==== Material for this exercise
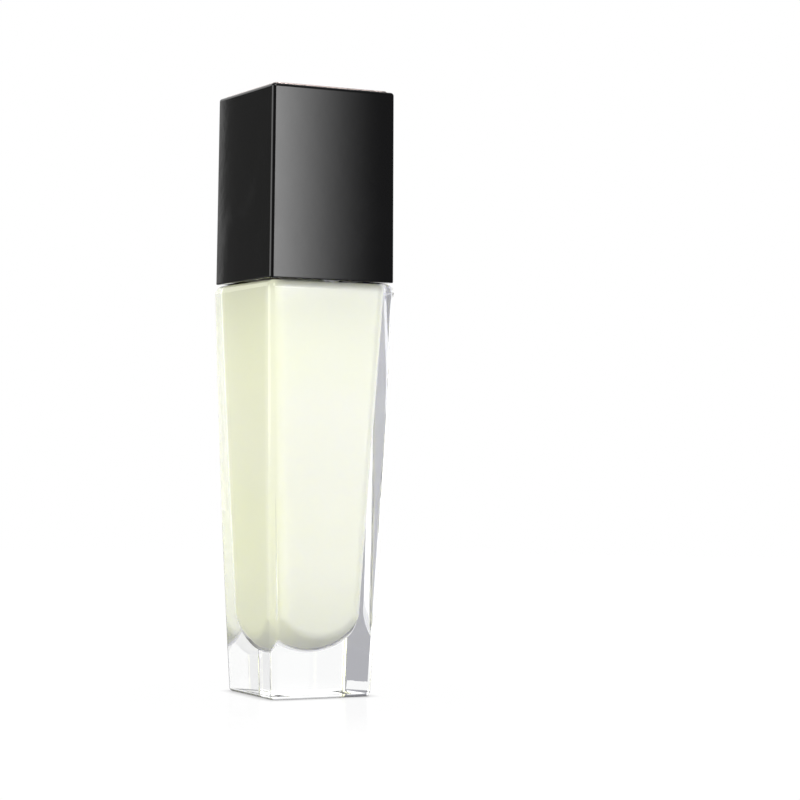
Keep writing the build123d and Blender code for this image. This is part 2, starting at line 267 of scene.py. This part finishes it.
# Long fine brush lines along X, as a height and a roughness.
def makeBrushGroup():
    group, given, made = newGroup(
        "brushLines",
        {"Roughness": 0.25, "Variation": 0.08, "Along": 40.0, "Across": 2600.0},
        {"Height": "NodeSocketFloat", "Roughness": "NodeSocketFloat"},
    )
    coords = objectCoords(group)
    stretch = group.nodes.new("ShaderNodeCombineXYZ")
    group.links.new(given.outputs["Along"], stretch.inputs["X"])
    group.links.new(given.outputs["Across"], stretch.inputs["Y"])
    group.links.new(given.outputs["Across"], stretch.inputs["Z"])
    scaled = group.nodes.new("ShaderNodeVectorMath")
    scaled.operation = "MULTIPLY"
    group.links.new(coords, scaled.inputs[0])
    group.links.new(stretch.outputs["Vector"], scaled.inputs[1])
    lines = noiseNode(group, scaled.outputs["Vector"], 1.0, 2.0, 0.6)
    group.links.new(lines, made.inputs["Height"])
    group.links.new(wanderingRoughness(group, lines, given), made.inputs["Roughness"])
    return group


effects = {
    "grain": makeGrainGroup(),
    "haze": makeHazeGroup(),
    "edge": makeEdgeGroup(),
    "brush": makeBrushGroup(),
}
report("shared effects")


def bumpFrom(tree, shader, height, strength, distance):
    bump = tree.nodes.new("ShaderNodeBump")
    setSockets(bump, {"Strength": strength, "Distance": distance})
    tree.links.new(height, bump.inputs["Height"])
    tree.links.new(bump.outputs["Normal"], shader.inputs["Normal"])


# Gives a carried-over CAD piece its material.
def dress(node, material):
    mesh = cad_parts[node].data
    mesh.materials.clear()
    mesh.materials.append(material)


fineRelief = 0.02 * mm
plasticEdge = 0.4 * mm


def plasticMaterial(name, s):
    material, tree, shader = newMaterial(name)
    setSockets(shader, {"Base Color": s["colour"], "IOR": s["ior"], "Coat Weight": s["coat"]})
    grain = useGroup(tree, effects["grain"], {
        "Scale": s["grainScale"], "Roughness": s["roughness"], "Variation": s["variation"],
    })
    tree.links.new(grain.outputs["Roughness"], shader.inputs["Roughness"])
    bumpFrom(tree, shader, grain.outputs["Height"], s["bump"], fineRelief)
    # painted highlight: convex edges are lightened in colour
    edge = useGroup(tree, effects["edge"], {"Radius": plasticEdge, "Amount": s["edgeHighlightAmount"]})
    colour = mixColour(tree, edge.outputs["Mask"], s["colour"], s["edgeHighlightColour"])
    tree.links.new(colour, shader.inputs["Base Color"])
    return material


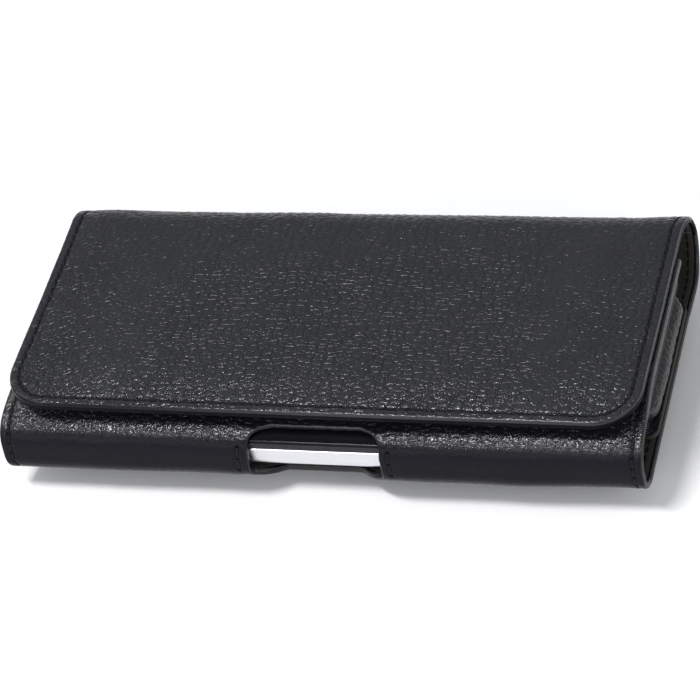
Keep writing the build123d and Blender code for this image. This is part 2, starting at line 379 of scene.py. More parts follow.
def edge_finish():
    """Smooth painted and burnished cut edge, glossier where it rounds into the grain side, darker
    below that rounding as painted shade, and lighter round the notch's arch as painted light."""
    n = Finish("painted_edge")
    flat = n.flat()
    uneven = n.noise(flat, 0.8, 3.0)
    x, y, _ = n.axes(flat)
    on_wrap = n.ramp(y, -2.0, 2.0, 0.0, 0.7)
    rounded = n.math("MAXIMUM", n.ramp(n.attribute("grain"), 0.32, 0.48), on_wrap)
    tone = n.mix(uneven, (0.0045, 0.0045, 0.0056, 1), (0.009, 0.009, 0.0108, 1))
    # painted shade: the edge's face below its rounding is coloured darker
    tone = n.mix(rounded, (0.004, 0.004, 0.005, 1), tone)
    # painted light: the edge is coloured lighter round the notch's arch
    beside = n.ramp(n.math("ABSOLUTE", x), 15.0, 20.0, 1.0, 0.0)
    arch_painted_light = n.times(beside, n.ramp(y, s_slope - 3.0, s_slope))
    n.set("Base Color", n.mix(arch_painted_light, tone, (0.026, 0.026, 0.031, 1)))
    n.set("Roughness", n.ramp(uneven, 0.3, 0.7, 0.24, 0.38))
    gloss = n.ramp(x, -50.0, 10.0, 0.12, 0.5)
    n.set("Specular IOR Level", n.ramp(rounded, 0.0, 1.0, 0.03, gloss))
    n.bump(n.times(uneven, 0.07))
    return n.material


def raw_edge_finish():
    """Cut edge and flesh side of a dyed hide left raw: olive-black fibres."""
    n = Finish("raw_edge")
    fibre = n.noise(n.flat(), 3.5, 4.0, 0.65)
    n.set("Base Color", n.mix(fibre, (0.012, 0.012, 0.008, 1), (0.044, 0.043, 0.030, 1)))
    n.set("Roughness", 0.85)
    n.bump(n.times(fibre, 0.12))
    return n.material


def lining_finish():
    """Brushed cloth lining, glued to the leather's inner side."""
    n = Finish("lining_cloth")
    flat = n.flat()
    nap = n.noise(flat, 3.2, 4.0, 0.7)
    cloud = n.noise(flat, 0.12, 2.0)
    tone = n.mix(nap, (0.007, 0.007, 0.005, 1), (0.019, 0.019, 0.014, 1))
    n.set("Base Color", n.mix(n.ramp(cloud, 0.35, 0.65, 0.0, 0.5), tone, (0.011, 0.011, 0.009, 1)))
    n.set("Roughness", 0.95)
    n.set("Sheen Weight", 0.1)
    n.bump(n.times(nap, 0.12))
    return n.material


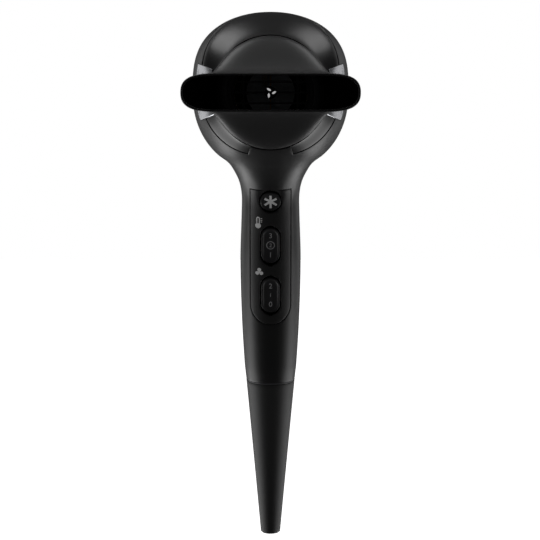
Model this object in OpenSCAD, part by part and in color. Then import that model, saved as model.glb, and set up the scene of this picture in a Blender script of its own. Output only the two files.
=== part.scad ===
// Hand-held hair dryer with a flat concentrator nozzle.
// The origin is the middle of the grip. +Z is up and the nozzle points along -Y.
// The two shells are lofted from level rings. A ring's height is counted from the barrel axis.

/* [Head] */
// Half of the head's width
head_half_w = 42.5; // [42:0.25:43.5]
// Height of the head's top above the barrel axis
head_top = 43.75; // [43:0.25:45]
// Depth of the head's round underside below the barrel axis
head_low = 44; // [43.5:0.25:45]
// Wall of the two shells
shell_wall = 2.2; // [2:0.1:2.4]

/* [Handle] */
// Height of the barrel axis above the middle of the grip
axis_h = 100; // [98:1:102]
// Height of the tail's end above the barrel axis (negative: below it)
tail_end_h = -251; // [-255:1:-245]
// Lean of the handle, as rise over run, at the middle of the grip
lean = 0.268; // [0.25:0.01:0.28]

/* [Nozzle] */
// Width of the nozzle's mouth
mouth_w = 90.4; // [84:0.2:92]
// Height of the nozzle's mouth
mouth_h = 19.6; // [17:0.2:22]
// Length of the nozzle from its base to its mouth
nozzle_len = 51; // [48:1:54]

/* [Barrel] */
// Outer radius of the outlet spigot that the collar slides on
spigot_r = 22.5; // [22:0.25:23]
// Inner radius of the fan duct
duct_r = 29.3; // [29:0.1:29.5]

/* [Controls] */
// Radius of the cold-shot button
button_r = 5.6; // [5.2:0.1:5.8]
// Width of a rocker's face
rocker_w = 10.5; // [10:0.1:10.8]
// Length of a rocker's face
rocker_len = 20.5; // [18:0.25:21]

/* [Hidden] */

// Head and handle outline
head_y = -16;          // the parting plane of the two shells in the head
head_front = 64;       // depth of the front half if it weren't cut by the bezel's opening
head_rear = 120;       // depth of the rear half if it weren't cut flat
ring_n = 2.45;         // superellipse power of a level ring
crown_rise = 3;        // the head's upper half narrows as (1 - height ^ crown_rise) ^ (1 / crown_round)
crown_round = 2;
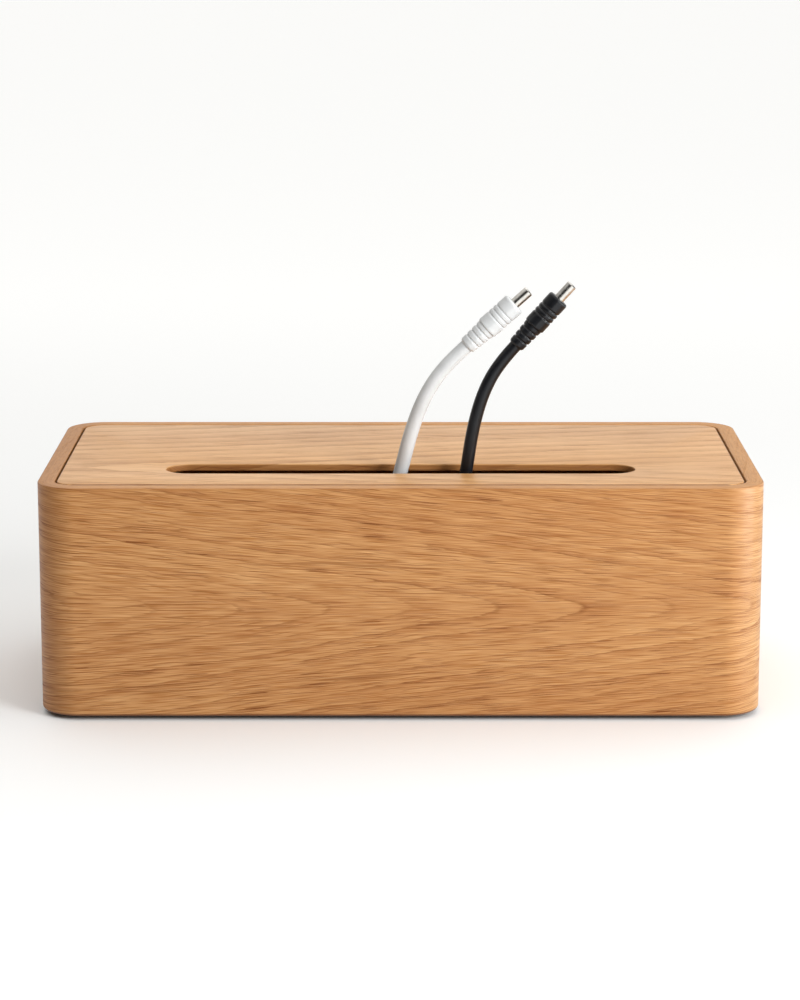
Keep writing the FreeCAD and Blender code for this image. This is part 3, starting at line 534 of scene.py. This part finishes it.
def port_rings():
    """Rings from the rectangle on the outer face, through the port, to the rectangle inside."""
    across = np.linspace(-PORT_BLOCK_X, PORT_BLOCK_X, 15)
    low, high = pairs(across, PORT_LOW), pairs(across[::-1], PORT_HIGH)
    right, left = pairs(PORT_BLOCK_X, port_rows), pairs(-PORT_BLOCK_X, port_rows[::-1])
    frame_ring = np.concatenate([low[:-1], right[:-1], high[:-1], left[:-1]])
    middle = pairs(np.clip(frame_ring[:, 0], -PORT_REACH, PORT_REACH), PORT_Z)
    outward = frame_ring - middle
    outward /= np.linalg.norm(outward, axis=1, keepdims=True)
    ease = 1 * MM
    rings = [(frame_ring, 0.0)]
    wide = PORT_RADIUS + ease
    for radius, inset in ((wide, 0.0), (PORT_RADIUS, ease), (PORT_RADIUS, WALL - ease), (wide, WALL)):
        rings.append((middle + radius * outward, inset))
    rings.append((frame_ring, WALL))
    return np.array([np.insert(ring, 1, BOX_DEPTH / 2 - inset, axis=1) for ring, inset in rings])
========
_Exercise task_: Set down, word for word, only the lines running from the line with "Keep writing the FreeCAD" to the last line of the listing above. Both of those lines belong in your answer.

_Exercise solution_:
Keep writing the FreeCAD and Blender code for this image. This is part 3, starting at line 534 of scene.py. This part finishes it.
def port_rings():
    """Rings from the rectangle on the outer face, through the port, to the rectangle inside."""
    across = np.linspace(-PORT_BLOCK_X, PORT_BLOCK_X, 15)
    low, high = pairs(across, PORT_LOW), pairs(across[::-1], PORT_HIGH)
    right, left = pairs(PORT_BLOCK_X, port_rows), pairs(-PORT_BLOCK_X, port_rows[::-1])
    frame_ring = np.concatenate([low[:-1], right[:-1], high[:-1], left[:-1]])
    middle = pairs(np.clip(frame_ring[:, 0], -PORT_REACH, PORT_REACH), PORT_Z)
    outward = frame_ring - middle
    outward /= np.linalg.norm(outward, axis=1, keepdims=True)
    ease = 1 * MM
    rings = [(frame_ring, 0.0)]
    wide = PORT_RADIUS + ease
    for radius, inset in ((wide, 0.0), (PORT_RADIUS, ease), (PORT_RADIUS, WALL - ease), (wide, WALL)):
        rings.append((middle + radius * outward, inset))
    rings.append((frame_ring, WALL))
    return np.array([np.insert(ring, 1, BOX_DEPTH / 2 - inset, axis=1) for ring, inset in rings])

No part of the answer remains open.